Accept criticism gracefully – this is another one that I was not always good at and certainly learned from experience. It can be difficult to read negative comments, especially on a post that you really put your heart into. It can sometimes feel like people are attacking you personally. I would suggest that if a comment makes you angry, defensive or sad, do not respond right away. Wait until you are calmer to respond and respond assuming that they had nothing but good intentions with what they wrote. You can disagree with them, but do it in a way that is respectful of their viewpoints as well. And also be open-minded enough to consider their point-of-view. My views on things have changed over time, sometimes inspired by a commenter who saw things a different way. One caveat: sometimes people are actually attacking you personally. The best thing you can do in that case is ignore it. The issue is with them, not you and attacking back or even responding graciously will not lead to a satisfying conclusion. Let it go.
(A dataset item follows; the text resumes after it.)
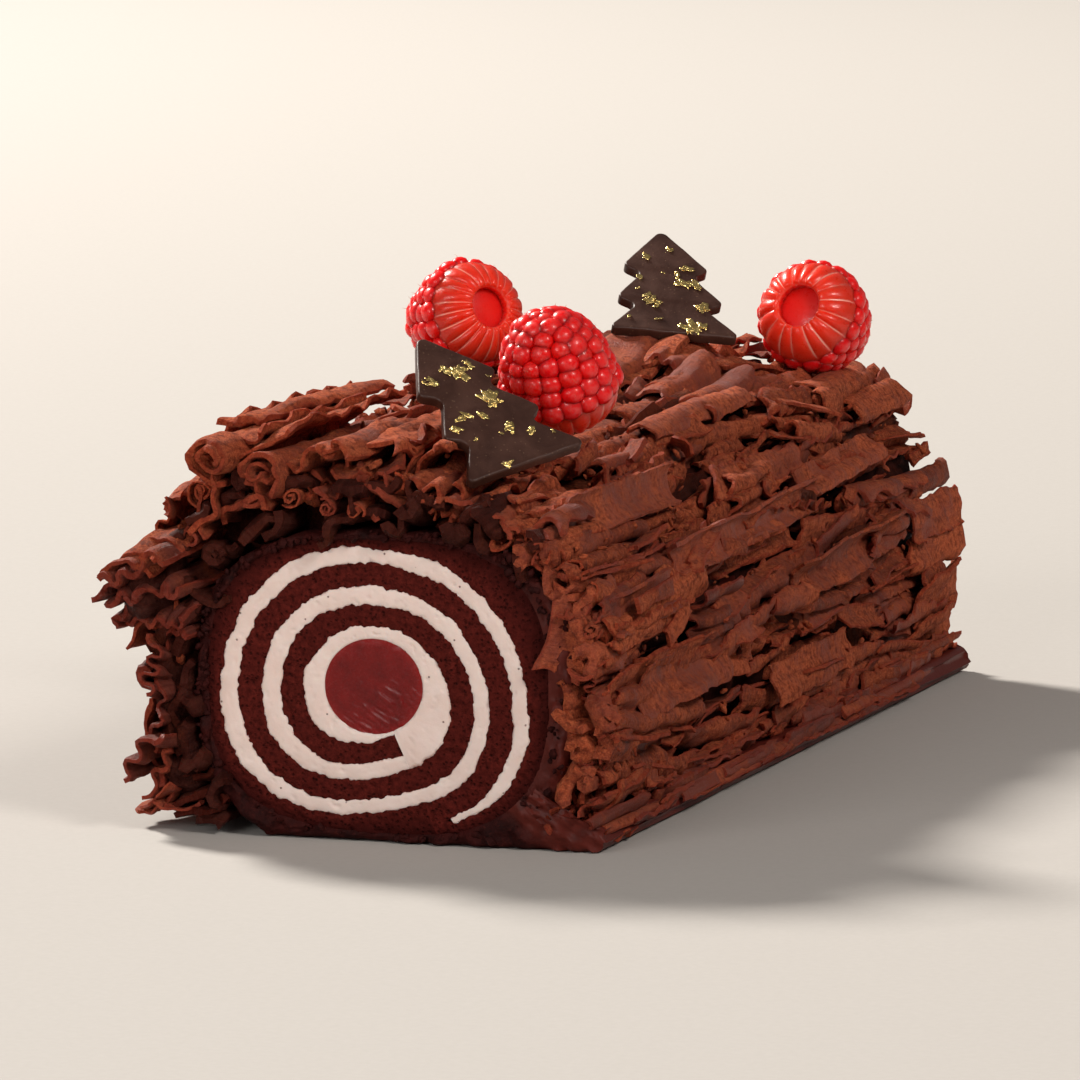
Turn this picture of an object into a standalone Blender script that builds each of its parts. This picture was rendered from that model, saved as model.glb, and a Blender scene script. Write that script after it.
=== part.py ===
"""Yule log cake: a dark sponge rolled with pale cream round a jelly core, dipped in chocolate, covered by a bark
of chocolate shavings and topped with three raspberries and two tree-shaped chocolate plaques.

X runs across the log, Y along it (the cut face shown first is at -Y) and Z up. The log rests on Z = 0.
"""

import math

import bmesh
import bpy
from mathutils import Matrix, Vector, noise
from mathutils.bvhtree import BVHTree
from mathutils.geometry import tessellate_polygon

# The log
LENGTH = 0.240
CORE_HEIGHT = 0.0282
CLEARANCE = 0.0003

# Jelly core
JELLY_HALF_WIDTH = 0.0093
JELLY_HALF_HEIGHT = 0.0087

# Sponge and cream, rolled up: the sheet winds outwards as its angle falls
SHEET_START_ANGLE = math.radians(295)
SHEET_START_RADIUS = 0.0088
SHEET_PITCH = 0.0077
SHEET_TIGHTENING = 0.0001
SPONGE_THICKNESS = 0.0044
CREAM_TURNS = 2.985
CREAM_TAPER_TURNS = 0.07
ROLL_CENTRE_X = 0.0008
ROLL_HALF_WIDTH = 0.0326
ROLL_HALF_HEIGHT = 0.0270
ROLL_SQUARENESS = 2.8

# Chocolate coat: it sags flat underneath, and spreads into a foot along the right of the base, wider at the back
COAT_CENTRE_X = 0.0020
COAT_HALF_WIDTH = 0.0356
COAT_HALF_HEIGHT = CORE_HEIGHT
COAT_SAG = 1.10
FOOT_RIGHT = 0.0435
FOOT_HEIGHT = 0.0045
FOOT_TOP_WIDTH = 0.0085
FOOT_FLARE = 0.0055

# Bark
BARK_HALF_RIGHT = 0.0445
BARK_HALF_LEFT = 0.0425
BARK_CENTRE_HEIGHT = 0.0300
BARK_TOP = 0.0678
BARK_SQUARENESS = 2.4
BARK_LEFT_BOTTOM = 0.0010
BARK_HUMP = 0.0070
BARK_HUMP_ANGLE = math.radians(130)
BARK_HUMP_SPREAD = math.radians(26)
BARK_SKIRT = 0.0022
BARK_SKIRT_FLARE = 0.0040
BARK_SKIRT_ANGLE = math.radians(-22)
BARK_SKIRT_SPREAD = math.radians(17)
BARK_SHORT_AT_BACK = 0.0110
BARK_ROUGHNESS = 0.0030
BARK_COLUMNS = 58
BARK_ROWS = 27
# Heaps that prop up the toppings, and the dip at the front: across, along, rise, half-size across and along
BARK_HEAPS = (
    (-0.0200, 0.0050, 0.0018, 0.012, 0.014),
    (0.0080, -0.0990, 0.0062, 0.010, 0.009),
    (0.0210, -0.1240, -0.0028, 0.015, 0.011),
    (0.0060, 0.0570, 0.0040, 0.014, 0.014),
)

# Raspberries
BERRY_HALF_WIDTH = 0.0101
BERRY_SHOULDER = 0.0054
BERRY_CROWN = 0.0160
BERRY_MOUTH = 0.0041
BERRY_HOLLOW_DEPTH = 0.0115
DRUPELETS_ROUND = 16
DRUPELET_ROWS = 6
DRUPELET_HEIGHT = 0.0009

# Tree plaques
TREE_WIDTH = 0.0254
TREE_HEIGHT = 0.0351
TREE_THICKNESS = 0.0021
TREE_CHAMFER = 0.0003


def clear_scene():
    for obj in list(bpy.data.objects):
        bpy.data.objects.remove(obj, do_unlink=True)


def make_material(name, colour, roughness, coat=0.0):
    material = bpy.data.materials.new(name)
    material.use_nodes = True
    shader = material.node_tree.nodes["Principled BSDF"]
    shader.inputs["Base Color"].default_value = (*colour, 1.0)
    shader.inputs["Roughness"].default_value = roughness
    shader.inputs["Metallic"].default_value = 0.0
    shader.inputs["Coat Weight"].default_value = coat
    return material


def add_object(name, mesh_builder, material, smooth_angle=None):
    mesh = bpy.data.meshes.new(name)
    mesh_builder.normal_update()
    mesh_builder.to_mesh(mesh)
    mesh_builder.free()
    mesh.materials.append(material)
    if smooth_angle is not None:
        mesh.shade_smooth()
        mesh.set_sharp_from_angle(angle=math.radians(smooth_angle))
    obj = bpy.data.objects.new(name, mesh)
    bpy.context.scene.collection.objects.link(obj)
    return obj


def prism(loops, levels):
    """A solid with straight sides between two levels: loops[0] is its outline, the rest are holes. Points are 2-D."""
    build = bmesh.new()
    flat = [point for loop in loops for point in loop]
    ends = [[build.verts.new((x, y, z)) for x, y in flat] for z in levels]
    triangles = tessellate_polygon([[Vector((x, y, 0)) for x, y in loop] for loop in loops])
    for corners in triangles:
        build.faces.new([ends[0][i] for i in corners])
        build.faces.new([ends[1][i] for i in corners])
    start = 0
    for loop in loops:
        count = len(loop)
        for i in range(count):
            a = start + i
            b = start + (i + 1) % count
            build.faces.new((ends[0][a], ends[0][b], ends[1][b], ends[1][a]))
        start += count
    bmesh.ops.recalc_face_normals(build, faces=build.faces)
    return build


def along_log(build):
    """Turns a prism drawn in X and Z, and raised in Y, the right way round."""
    bmesh.ops.transform(build, matrix=Matrix(((1, 0, 0, 0), (0, 0, 1, 0), (0, 1, 0, 0), (0, 0, 0, 1))), verts=build.verts)
    bmesh.ops.recalc_face_normals(build, faces=build.faces)
    return build


def superellipse(centre, half_width, half_height, squareness, count):
    points = []
    for i in range(count):
        angle = 2 * math.pi * i / count
        c = math.cos(angle)
        s = math.sin(angle)
        reach = (abs(c / half_width) ** squareness + abs(s / half_height) ** squareness) ** (-1 / squareness)
        points.append((centre[0] + reach * c, centre[1] + reach * s))
    return points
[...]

Engage in conversations – whether it’s commenting on another blog post, writing a blog post in response to something someone else has written, or engaging with your own commenters, treating blogging like a conversation instead of a monologue is the best way to attract readers. I’ve been much better at that in the past than I have been lately, but I’m feeling inspired to engage more through blogs (even if everyone is on Twitter). This is where I want to be.
Just thinking about this stuff makes me want to blog more often. We’ll see if I can tear myself away from that adorable blonde budding comedian long enough to do it.
There are so many other important things to consider when creating a blog that people will want to read. What tips would you offer to a new blogger?